Steve Soboroff was so sure he wasn't going to get the Iowa City Press-Citizen's nod that he asked the editorial board to "be gentle" when they inevitably endorsed Rick Dobyns, which of course happened today.
The rest of the picks were just as predictable. The paper had already backed Matt Hayek and Michelle Payne in the primary, and Jim Throgmorton is unopposed.
As for the meat of the editorial, the Press-Citizen proves it is still more obsessed with the 21 bar issue than anyone other than John Deeth. (More so, actually; my real obsession is the drinking age itself.) Dobyns' long-time "leadership" (sic) on 21 seems to be the main reason, or at least the main emphasis, for the endorsement.
Speaking of which, did you know Raj Patel does not support repealing 21? Here, look for yourself (Word document, platform page).

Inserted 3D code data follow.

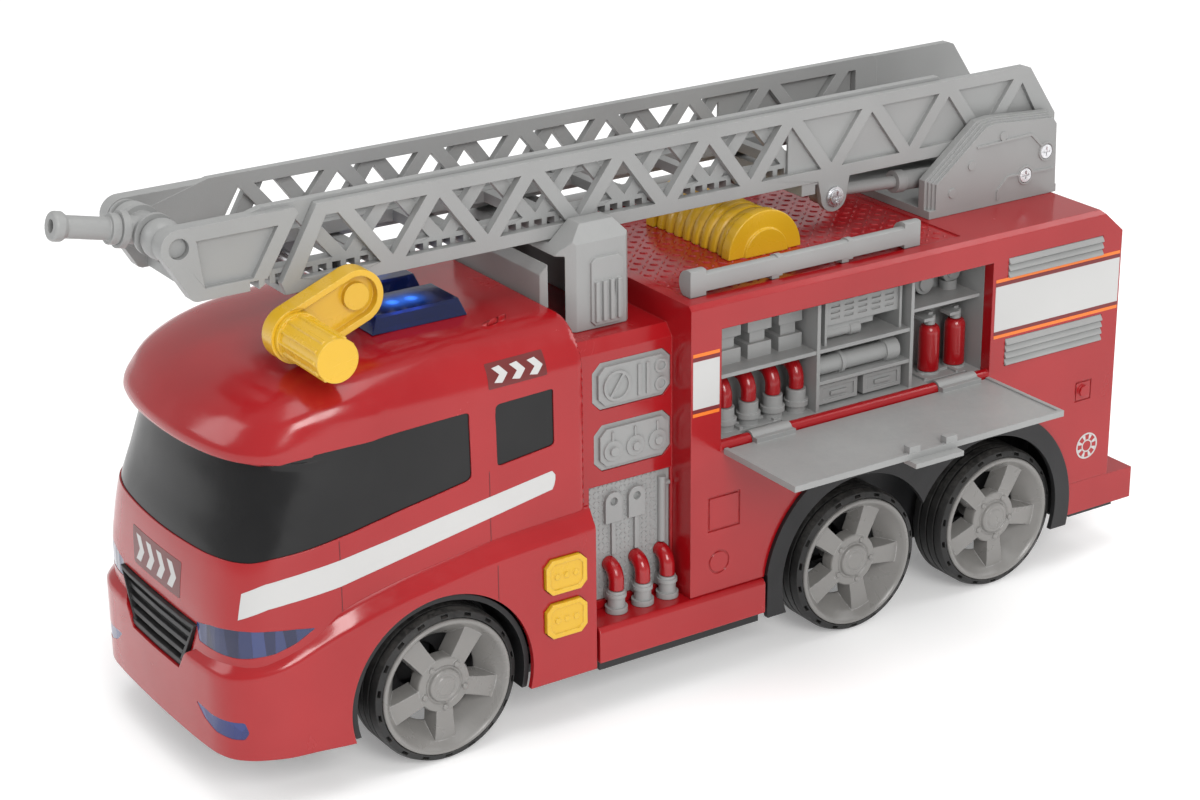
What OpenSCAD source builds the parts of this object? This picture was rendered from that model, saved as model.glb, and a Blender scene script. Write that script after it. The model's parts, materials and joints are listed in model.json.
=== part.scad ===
// Toy fire engine with a tilting, telescoping ladder, opening lockers and six rolling wheels.
// Millimetres. +Z up, ground at z = 0, the cab faces -Y, +X is the engine's left side.

/* [Wheels] */
// tyre outer radius
tyre_r = 27; // [24:0.5:30]
// tyre and wheel width
wheel_w = 18; // [14:0.5:20]
// outer face of the wheels, from the centre plane
wheel_face_x = 56.7; // [54:0.1:58]
// front axle position along Y
axle_front_y = -110.6; // [-116:0.1:-106]
// middle axle position along Y
axle_mid_y = 59.3; // [55:0.1:64]
// rear axle position along Y
axle_rear_y = 125.4; // [120:0.1:130]
// axle radius
axle_r = 2; // [1.5:0.1:2.5]

/* [Body] */
// half width of the equipment body
body_x = 57.7; // [54:0.1:60]
// front wall of the equipment body
body_y0 = -14.6; // [-20:0.1:-10]
// rear wall of the equipment body
body_y1 = 179; // [170:0.5:185]
// roof rim height
roof_z = 139.2; // [134:0.1:144]
// shell wall thickness
wall = 2.2; // [1.6:0.1:3]
// half width of the pump section between cab and body
pump_x = 46.5; // [42:0.1:50]
// top of the pump section
pump_z = 130; // [126:0.1:134]
// bottom edge of the body panels
body_z0 = 33; // [30:0.5:36]

/* [Cab] */
// half width of the cab above its shoulder
cab_x = 55.5; // [52:0.1:57]
// half width of the flared lower cab
flare_x = 59.5; // [58:0.1:61]
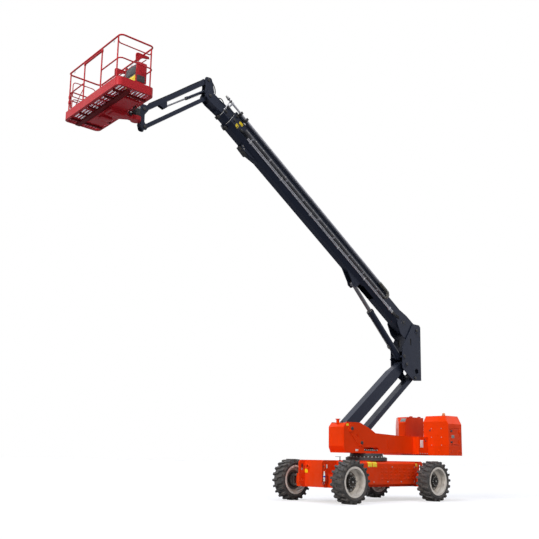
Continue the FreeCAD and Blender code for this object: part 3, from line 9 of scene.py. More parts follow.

Like I have stated repeatedly. I have no intentions of repealing the 21-Ordinance and want to work to ensure that the focus of Iowa City is to now work to ensure that we are making sure our downtown is a vibrant place for everyone. It is also important for the city to promote the creation of venues for students to feel like downtown is a place that they can go to feel safe and have alternatives to alcohol only venues.Yet that assumption is making the rounds as "progressives" (what does that even mean anymore?) try to make their second choice between newly minted Democrat Patel, registered Republican Michelle Payne, and libertarian Chicken Man Jarrett Mitchell. (All this assumes that Matt Hayek is as good as re-elected. BTW his mailing landed in my mailbox a couple days ago, the first I got. The Patel mailing landed today.)
Who's encouraging this misinformation? Occam's Razor points once again to University middle-ups and higher-ups, who want payback against Patel for his efforts to stop 21 last year.
I wasn't planning on beating this dead horse again today. In the next couple days I'll be looking at Jarrett Mitchell's buzzword, "sustainability," and showing that Raj Patel's plans on the subject are more significant and practical.
But with the P-C endorsement today, I'm just joining the club. So let's look at UI logic. Why do they still care so much? Didn't they already win?
The fight is no longer about 21 itself. That ship has sailed, at least until we start talking about the drinking age itself. (Remember, the ordinance says "the legal age".) It's about the ancillary issues: the details of exemptions, the rates of the fines, the enthusiasm and aggression of the enforcement.
Here's how I read the UI thought process:
The "binge drinking" (sic) "problem" (sic) frankly, is a relatively small minority of the student body proper. Maybe a couple thousand folks who show up in Iowa City with a mindset out of "Animal House." Oops, forgot. I'm an old man. Insert Jersey Shore as less dated example. (That Number 4 Party School rank, right after they shoved through 21, has got to stick in the administration's shorts.)
And now that they have 21, Sally Mason, Tom Rocklin (who's made a maximum donation to Dobyns), and company want four, maybe five years of draconian laws and throw the book at `em enforcement because they want that guy not to come to UI in the first place. They want him going back home to Aurora and telling his similarly inclined little brother, "Don't go to Iowa, man. They'll bust ya."
Maybe you think that's a good thing. The problem, other than the 26th Amendment which says you're an adult at 18, is that zero tolerance policies sweep up a lot of really good people along with the genuine problems. Good kids who make one mistake, or people who are doing stuff that frankly shouldn't be against the law.
Ultimately, the university is showing contempt for its own student body. Iowa City's obscene arrest rate sends one in four UI grads out into life with a police record. That simmering resentment is going to cost the county its jail next year. As well it should: if you were 20, would YOU vote for a new jail in this town?
And at some point the balance tips, and you scare away those "good kids" along with Bluto and Otter and Flounder. Less jobs in town? I don't care, I have tenure.
The University is putting its narrow interest in its "reputation" ahead of larger community needs. They're willing to elect Michelle Payne, who wants to be Mid-American's representative on the council, just to block a young and highly qualified candidate who's actually in touch with what students are thinking. We could have shut down all the bars, if it weren't for you meddling kids.
And the UI's partner in this is the Love The Hawkeyes Hate The Students old guard townies, which thinks students should just pay their rent (but always claims "they don't pay taxes") and shut up. They're hoping the pink yard signs and the Vote For The Woman vote will fool progressives and put Payne over the top.
It's not good for a city to be as town-gown polarized as Iowa City has been these past five years. The only way to make peace and build a whole community is to give the students a seat at the grownup table for the first time in three decades. Just one more reason to support Raj Patel.